The Raspberry Pi 1 Model B rev. 2 that I tested with is powered by a Riden RD6006P bench supply set for 5.25 V and 5 A, through a combination of 1 m 14 AWG copper wire leads and 0.5 m 22 AWG copper wire leads. These connect to pins 4 and 6 of P1 of the Raspberry Pi. (Excessive detail edited out, because it was snarky and unproductive. I apologize for that.)

The Raspberry Pi 3 Model B+ rev. 1.3 that I tested with is powered by a Samsung Travel Adapter model EP-TA10JWE rated for 5.3 V 2.0 A output. A 1.2 m USB Type A to micro B cable is used to connect the Samsung power supply to micro USB connector J1 on the Raspberry Pi, and this cable was marketed as 20 AWG when I bought it. On the cable, the jacket is marked: "20AWG+2C".

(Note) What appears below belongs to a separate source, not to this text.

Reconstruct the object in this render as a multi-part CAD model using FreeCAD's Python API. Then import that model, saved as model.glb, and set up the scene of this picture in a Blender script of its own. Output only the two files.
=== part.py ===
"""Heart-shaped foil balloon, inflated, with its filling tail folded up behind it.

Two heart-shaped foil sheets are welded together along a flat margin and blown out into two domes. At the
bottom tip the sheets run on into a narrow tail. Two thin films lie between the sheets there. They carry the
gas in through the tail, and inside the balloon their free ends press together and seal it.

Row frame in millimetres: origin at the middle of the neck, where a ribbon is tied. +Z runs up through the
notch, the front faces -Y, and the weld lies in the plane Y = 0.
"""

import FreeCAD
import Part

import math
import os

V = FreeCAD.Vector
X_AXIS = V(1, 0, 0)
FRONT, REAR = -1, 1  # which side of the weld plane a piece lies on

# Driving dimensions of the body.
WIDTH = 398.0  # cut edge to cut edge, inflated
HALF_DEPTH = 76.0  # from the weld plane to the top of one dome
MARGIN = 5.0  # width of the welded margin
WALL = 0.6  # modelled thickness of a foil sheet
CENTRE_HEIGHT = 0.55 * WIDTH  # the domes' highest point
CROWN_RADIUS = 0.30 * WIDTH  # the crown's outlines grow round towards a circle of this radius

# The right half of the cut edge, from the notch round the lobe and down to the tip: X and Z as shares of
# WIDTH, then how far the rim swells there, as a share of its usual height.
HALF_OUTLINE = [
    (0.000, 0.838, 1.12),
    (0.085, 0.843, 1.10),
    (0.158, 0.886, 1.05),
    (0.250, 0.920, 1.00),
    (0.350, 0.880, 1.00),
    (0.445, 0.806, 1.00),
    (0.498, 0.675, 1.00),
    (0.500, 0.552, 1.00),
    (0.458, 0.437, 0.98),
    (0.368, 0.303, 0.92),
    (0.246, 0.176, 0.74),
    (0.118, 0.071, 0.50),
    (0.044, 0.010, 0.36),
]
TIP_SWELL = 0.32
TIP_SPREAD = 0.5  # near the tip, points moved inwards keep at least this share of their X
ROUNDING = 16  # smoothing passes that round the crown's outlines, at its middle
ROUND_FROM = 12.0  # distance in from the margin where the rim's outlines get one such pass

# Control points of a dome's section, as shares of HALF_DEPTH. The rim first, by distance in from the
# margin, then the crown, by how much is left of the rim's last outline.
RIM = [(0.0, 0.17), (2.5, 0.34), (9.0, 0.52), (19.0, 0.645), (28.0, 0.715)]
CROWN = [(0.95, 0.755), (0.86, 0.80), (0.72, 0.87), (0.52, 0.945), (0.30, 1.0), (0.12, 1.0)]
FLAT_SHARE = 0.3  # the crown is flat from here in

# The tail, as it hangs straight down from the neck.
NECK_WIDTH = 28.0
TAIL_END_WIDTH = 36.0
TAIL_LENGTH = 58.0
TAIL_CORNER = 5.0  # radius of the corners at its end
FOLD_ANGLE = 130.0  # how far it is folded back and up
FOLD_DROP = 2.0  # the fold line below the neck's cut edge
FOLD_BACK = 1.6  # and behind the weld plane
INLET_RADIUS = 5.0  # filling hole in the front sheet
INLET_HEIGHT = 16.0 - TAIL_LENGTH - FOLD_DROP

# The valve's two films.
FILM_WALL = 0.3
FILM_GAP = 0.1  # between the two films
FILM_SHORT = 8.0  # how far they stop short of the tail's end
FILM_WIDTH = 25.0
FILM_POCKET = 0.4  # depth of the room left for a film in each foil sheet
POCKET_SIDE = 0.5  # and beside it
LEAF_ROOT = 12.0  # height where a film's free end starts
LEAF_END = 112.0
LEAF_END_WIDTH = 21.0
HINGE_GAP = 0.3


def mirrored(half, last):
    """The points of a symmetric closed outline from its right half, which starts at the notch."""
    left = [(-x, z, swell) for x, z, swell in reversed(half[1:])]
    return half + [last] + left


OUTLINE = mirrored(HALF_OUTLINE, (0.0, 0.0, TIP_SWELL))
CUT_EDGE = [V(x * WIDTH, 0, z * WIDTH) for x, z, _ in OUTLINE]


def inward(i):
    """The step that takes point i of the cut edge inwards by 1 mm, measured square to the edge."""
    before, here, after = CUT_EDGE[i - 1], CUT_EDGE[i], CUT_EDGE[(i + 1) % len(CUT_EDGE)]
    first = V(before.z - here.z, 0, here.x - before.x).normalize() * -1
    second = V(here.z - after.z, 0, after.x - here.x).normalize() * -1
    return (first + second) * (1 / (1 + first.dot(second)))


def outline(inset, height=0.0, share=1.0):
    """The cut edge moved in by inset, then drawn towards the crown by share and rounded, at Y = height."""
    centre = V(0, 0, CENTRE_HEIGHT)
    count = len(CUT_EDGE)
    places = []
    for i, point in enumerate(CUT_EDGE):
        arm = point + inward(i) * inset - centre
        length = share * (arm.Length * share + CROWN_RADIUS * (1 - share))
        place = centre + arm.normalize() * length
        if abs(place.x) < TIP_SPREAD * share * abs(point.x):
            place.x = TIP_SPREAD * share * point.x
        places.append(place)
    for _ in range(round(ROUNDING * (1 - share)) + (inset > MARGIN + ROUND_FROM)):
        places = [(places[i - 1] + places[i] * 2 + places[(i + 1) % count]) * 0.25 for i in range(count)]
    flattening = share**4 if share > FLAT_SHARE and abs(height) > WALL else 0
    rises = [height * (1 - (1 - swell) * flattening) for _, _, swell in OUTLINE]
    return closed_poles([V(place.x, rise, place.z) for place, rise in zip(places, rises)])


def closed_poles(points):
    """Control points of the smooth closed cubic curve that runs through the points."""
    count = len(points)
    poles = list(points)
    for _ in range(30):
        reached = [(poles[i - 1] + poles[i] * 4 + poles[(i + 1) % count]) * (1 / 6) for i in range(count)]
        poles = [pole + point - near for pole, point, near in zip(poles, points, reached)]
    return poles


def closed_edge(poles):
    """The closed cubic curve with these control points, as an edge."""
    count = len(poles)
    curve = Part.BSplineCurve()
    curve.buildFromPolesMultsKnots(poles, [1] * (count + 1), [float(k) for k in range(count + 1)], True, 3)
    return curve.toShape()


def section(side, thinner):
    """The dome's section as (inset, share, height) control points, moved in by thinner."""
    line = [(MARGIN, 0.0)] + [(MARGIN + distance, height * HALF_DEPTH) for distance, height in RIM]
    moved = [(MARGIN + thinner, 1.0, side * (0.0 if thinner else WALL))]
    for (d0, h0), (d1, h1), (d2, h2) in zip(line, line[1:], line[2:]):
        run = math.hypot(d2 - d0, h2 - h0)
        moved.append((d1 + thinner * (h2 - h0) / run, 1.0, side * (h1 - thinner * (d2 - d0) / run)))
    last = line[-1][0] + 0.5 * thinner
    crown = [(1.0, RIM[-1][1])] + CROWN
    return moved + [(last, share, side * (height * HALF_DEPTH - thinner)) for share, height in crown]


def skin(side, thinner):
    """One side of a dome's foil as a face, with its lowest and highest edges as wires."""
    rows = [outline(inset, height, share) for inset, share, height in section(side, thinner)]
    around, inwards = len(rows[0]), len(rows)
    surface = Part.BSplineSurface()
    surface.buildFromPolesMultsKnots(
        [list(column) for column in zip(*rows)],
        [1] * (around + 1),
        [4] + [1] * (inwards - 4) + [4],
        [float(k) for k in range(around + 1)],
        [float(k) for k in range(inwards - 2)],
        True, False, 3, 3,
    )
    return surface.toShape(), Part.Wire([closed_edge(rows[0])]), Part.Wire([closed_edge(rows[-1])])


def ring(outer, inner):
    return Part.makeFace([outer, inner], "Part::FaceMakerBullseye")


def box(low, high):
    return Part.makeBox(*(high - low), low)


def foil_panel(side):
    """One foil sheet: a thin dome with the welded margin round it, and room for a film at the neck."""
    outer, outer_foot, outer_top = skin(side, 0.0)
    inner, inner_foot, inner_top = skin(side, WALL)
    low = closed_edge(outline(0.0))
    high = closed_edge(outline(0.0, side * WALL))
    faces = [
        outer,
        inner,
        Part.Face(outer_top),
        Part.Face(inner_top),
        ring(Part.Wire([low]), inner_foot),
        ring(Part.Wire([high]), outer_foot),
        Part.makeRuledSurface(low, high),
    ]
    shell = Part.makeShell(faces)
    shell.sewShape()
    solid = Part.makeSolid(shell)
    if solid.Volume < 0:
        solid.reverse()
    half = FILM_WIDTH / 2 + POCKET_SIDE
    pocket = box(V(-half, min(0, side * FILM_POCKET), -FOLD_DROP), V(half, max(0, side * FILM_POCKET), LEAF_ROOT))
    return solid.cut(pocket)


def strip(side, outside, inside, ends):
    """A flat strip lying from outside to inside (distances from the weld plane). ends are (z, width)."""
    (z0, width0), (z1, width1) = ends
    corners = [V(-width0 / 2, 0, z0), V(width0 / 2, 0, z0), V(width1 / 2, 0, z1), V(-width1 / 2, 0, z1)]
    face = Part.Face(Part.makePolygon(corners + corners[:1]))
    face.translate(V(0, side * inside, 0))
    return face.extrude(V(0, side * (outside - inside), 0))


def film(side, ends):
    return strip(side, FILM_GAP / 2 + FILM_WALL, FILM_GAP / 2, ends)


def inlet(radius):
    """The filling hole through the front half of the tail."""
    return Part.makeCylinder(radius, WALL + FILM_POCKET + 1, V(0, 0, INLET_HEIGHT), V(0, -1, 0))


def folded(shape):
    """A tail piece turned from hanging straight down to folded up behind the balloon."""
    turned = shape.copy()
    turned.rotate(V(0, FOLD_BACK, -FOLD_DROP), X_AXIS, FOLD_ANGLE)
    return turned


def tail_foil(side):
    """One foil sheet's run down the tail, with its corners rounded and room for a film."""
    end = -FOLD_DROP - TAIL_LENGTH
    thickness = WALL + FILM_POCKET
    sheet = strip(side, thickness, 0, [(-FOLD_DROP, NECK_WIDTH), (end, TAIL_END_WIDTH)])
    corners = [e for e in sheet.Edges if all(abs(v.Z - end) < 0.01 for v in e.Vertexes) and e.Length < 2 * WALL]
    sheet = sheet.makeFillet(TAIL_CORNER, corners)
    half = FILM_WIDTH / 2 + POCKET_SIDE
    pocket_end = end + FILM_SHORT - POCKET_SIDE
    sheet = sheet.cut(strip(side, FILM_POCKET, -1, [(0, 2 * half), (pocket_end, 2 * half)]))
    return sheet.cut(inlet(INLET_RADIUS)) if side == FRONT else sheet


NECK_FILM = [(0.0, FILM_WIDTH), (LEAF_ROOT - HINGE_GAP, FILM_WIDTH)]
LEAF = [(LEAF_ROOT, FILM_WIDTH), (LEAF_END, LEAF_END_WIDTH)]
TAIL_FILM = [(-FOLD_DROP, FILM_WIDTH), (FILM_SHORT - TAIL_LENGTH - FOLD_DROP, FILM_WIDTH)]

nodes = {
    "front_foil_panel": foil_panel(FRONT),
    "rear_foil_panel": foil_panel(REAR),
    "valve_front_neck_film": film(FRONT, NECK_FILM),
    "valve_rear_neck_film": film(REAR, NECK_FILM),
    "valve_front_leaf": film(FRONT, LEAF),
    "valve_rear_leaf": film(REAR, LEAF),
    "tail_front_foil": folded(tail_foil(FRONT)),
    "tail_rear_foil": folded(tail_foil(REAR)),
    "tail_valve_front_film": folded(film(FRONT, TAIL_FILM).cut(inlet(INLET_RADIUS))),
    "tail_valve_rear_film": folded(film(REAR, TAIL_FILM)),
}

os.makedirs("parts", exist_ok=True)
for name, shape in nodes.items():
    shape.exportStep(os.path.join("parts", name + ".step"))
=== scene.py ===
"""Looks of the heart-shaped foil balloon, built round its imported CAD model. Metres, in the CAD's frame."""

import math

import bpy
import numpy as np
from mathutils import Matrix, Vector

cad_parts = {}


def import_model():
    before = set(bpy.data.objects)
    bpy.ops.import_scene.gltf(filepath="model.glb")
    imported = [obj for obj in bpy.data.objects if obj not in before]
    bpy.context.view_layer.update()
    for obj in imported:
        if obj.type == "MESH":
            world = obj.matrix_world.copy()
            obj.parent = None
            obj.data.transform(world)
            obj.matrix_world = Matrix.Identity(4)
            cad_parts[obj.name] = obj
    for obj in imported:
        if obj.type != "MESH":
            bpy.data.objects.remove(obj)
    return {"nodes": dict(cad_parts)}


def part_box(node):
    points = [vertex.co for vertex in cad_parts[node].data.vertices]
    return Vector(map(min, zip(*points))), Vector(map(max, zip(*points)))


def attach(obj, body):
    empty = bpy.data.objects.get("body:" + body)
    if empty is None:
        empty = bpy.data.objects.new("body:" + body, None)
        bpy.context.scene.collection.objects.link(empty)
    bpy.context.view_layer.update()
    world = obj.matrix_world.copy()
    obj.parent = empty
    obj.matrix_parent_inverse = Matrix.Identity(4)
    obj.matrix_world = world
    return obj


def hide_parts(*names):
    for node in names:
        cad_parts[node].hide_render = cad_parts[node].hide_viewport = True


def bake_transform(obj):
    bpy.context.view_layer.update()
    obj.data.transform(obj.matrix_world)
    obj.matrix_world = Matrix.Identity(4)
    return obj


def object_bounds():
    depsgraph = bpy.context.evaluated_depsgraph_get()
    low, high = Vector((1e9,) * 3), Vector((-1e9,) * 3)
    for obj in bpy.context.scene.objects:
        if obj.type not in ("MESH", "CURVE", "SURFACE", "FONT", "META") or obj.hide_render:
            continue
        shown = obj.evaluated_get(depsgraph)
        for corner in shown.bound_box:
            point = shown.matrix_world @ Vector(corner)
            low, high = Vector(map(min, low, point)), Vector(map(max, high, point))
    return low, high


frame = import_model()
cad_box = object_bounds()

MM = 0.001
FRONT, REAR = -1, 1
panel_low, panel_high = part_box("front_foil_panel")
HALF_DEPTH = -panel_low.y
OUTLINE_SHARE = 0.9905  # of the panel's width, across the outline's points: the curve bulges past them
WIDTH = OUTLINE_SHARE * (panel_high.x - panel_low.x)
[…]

Please let me know if there's anything else I can check, or any other information that might be helpful.

To our general surprise, it turns out that you are correct. Although the firmware makes no attempt to write anything to the card, the filesystem layer unconditionally writes back that sector, and because it has a slightly different idea of what the next cluster hint should be you see a one-off change.

I've attached a trial version of the firmware (just start.elf and fixup.dat) that should never write anything to the card. Let me know how you get on with it.

sdro_firmware_240523.zip

Wonderful, I can confirm that it fixes the issue with my test image on all models I've tested with:

  • Raspberry Pi 1 Model B rev. 2
  • Raspberry Pi 2 Model B V1.1 (dug up for more testing)
  • Raspberry Pi 3 Model B+ rev. 1.3

For the original system installation where I found the problem, I had to disable gpu_mem=16 in config.txt to get the fix to work, since (if I understand correctly) it was loading start_cd.elf and fixup_cd.dat instead of the versions of start.elf and fixup.dat that you provided.

Thank you for the fix!

The firmware patch the prevents all writes has been merged, and all future firmware releases will include it.